RECORDED INFORMATION
======
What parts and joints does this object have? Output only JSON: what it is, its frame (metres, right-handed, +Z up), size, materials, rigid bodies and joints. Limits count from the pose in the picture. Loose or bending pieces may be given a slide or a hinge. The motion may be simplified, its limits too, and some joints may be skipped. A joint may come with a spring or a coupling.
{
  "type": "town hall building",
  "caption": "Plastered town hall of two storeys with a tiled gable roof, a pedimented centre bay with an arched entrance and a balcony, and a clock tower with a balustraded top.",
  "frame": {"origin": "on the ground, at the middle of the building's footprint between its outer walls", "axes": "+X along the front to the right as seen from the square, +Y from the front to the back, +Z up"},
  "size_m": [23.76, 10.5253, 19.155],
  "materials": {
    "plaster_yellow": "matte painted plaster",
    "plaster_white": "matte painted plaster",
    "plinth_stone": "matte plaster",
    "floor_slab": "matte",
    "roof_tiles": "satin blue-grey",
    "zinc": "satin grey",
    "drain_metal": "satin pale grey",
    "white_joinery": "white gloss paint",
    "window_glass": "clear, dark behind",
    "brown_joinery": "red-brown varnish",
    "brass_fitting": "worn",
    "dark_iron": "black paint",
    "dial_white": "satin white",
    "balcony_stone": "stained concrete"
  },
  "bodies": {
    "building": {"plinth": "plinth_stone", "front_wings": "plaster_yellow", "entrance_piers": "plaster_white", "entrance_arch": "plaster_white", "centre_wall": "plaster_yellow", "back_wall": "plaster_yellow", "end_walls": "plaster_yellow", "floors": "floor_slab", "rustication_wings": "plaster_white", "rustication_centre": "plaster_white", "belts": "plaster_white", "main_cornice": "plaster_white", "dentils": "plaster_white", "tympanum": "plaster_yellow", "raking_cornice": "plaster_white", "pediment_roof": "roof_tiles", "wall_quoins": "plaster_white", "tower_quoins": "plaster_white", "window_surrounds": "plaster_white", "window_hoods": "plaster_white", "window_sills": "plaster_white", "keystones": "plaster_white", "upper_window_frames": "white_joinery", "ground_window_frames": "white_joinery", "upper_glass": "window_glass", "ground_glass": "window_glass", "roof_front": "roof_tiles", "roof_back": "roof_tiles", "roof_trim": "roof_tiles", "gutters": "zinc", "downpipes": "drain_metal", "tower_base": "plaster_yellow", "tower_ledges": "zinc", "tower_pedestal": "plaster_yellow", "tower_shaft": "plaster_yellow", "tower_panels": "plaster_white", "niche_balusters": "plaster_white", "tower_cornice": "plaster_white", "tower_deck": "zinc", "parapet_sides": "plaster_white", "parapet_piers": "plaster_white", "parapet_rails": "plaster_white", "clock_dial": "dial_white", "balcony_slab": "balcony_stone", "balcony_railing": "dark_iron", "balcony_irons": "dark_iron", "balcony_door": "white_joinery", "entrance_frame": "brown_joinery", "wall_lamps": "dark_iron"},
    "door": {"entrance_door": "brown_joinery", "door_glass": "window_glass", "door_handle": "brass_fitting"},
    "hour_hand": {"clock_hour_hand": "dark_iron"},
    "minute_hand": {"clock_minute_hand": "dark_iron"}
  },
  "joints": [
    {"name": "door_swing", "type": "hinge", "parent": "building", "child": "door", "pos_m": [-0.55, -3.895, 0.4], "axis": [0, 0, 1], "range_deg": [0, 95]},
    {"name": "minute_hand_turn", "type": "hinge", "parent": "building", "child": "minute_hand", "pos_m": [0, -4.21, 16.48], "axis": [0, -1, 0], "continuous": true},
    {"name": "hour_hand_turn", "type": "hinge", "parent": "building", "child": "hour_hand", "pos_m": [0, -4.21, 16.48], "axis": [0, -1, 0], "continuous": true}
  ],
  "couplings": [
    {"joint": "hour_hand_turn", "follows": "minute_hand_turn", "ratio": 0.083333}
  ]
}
======
INSTRUCTIONS TO FOLLOW
Every line above needs to be retyped exactly.

EXERCISE OUTPUT
What parts and joints does this object have? Output only JSON: what it is, its frame (metres, right-handed, +Z up), size, materials, rigid bodies and joints. Limits count from the pose in the picture. Loose or bending pieces may be given a slide or a hinge. The motion may be simplified, its limits too, and some joints may be skipped. A joint may come with a spring or a coupling.
{
  "type": "town hall building",
  "caption": "Plastered town hall of two storeys with a tiled gable roof, a pedimented centre bay with an arched entrance and a balcony, and a clock tower with a balustraded top.",
  "frame": {"origin": "on the ground, at the middle of the building's footprint between its outer walls", "axes": "+X along the front to the right as seen from the square, +Y from the front to the back, +Z up"},
  "size_m": [23.76, 10.5253, 19.155],
  "materials": {
    "plaster_yellow": "matte painted plaster",
    "plaster_white": "matte painted plaster",
    "plinth_stone": "matte plaster",
    "floor_slab": "matte",
    "roof_tiles": "satin blue-grey",
    "zinc": "satin grey",
    "drain_metal": "satin pale grey",
    "white_joinery": "white gloss paint",
    "window_glass": "clear, dark behind",
    "brown_joinery": "red-brown varnish",
    "brass_fitting": "worn",
    "dark_iron": "black paint",
    "dial_white": "satin white",
    "balcony_stone": "stained concrete"
  },
  "bodies": {
    "building": {"plinth": "plinth_stone", "front_wings": "plaster_yellow", "entrance_piers": "plaster_white", "entrance_arch": "plaster_white", "centre_wall": "plaster_yellow", "back_wall": "plaster_yellow", "end_walls": "plaster_yellow", "floors": "floor_slab", "rustication_wings": "plaster_white", "rustication_centre": "plaster_white", "belts": "plaster_white", "main_cornice": "plaster_white", "dentils": "plaster_white", "tympanum": "plaster_yellow", "raking_cornice": "plaster_white", "pediment_roof": "roof_tiles", "wall_quoins": "plaster_white", "tower_quoins": "plaster_white", "window_surrounds": "plaster_white", "window_hoods": "plaster_white", "window_sills": "plaster_white", "keystones": "plaster_white", "upper_window_frames": "white_joinery", "ground_window_frames": "white_joinery", "upper_glass": "window_glass", "ground_glass": "window_glass", "roof_front": "roof_tiles", "roof_back": "roof_tiles", "roof_trim": "roof_tiles", "gutters": "zinc", "downpipes": "drain_metal", "tower_base": "plaster_yellow", "tower_ledges": "zinc", "tower_pedestal": "plaster_yellow", "tower_shaft": "plaster_yellow", "tower_panels": "plaster_white", "niche_balusters": "plaster_white", "tower_cornice": "plaster_white", "tower_deck": "zinc", "parapet_sides": "plaster_white", "parapet_piers": "plaster_white", "parapet_rails": "plaster_white", "clock_dial": "dial_white", "balcony_slab": "balcony_stone", "balcony_railing": "dark_iron", "balcony_irons": "dark_iron", "balcony_door": "white_joinery", "entrance_frame": "brown_joinery", "wall_lamps": "dark_iron"},
    "door": {"entrance_door": "brown_joinery", "door_glass": "window_glass", "door_handle": "brass_fitting"},
    "hour_hand": {"clock_hour_hand": "dark_iron"},
    "minute_hand": {"clock_minute_hand": "dark_iron"}
  },
  "joints": [
    {"name": "door_swing", "type": "hinge", "parent": "building", "child": "door", "pos_m": [-0.55, -3.895, 0.4], "axis": [0, 0, 1], "range_deg": [0, 95]},
    {"name": "minute_hand_turn", "type": "hinge", "parent": "building", "child": "minute_hand", "pos_m": [0, -4.21, 16.48], "axis": [0, -1, 0], "continuous": true},
    {"name": "hour_hand_turn", "type": "hinge", "parent": "building", "child": "hour_hand", "pos_m": [0, -4.21, 16.48], "axis": [0, -1, 0], "continuous": true}
  ],
  "couplings": [
    {"joint": "hour_hand_turn", "follows": "minute_hand_turn", "ratio": 0.083333}
  ]
}